Smile 2: What’s the Use of Crying

Next time your absolute favorite pop star of all time, as of this week, has a public meltdown, maybe you shouldn’t blame their history of drug abuse. Maybe they just have a case of the Smile. Where was this franchise when Lindsay Lohan could have used it as an excuse? Of course, horror fans know such is the case for Skye Riley. Newly clean and sober, Riley is on the verge of launching a comeback tour, when she suddenly witnesses something very disturbing. She must grin and bear it in director-screenwriter Parker Finn’s Smile 2, which opens this Friday in theaters.

Even though he (barely) survived to see the sequel, Joel, the cop and ex-boyfriend of last film’s main character, still has no surname. However, he fully understands the nature of what attached itself to him, so he heads to lair of a brutal drug lord to pass it onto someone deserving. This is a tense and gritty scene that justifies Kyle Gallner’s return.

Through a chaotic chain of events, the “Smile,” or whatever, latches onto a smalltime dealer, Lewis Fregoli, who happens to supply Vicodin to the on-the-wagon, but over-worked Riley (his name is also an in-joke). Inevitably, when she comes over for some Dr. House pills, she finds Fregoli in the midst of his final grinning freakout.
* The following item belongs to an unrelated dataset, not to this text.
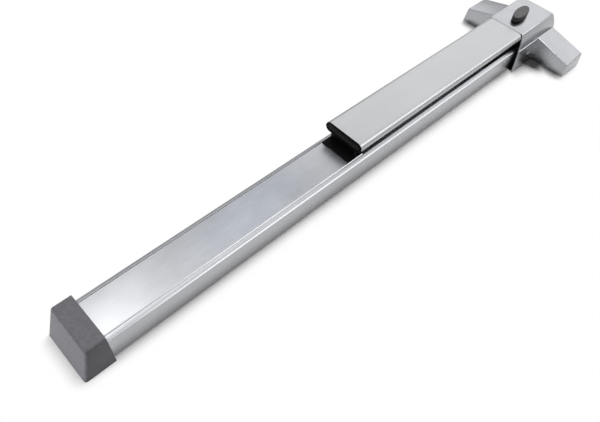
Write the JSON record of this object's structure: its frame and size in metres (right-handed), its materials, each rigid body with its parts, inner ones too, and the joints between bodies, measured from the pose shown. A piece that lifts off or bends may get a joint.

To follow-up to his original breakout hit film, it makes sense for Finn to focus on a celebrity like Riley, because the tabloid press will predictably magnify all her tantrums and breakdowns. Whenever the invisible entity torments her, it is embarrassingly public.

However, Finn goes too big and too crazy. Unlike the grounded visceral violence of Gallner’s prologue, Riley’s descent into madness features one conspicuous hallucination after another. Frankly, so many scenes are so clearly unreal, a good deal of viewers will likely check-out. That said, there is one nightmarish set-piece built around Riley’s Vogue-like choreography that is genuinely inspired.

There are several nice supporting turns too, particularly Rosemarie DeWitt as Riley’s Mommie Dearest. Peter Jacobson is also terrific as the mysterious Morris, who seems to understand the nature of Riley’s ordeal better than she does. Frankly, he seems like a throwback to some of the interesting supporting characters that populated the first film. It is also amusing to watch Drew Barrymore playing herself, as she interviews Riley. Weirdly, it is quite a novelty to see Barrymore in a movie these days.

Smile 2
has some effective moments, but its overall potency declines over the excessive 127-minute running time. Considering Riley is a singer, it also seems like Finn missed a golden opportunity to have her perform a macabre rendition of Charlie Chaplin’s “Smile.” The resulting sequel shows signs of the old sophomore slump. It is a mild case, but Smile 2 is still not consistently strong enough to recommend when it opens this Friday (10/18) in New York, including the Look W57.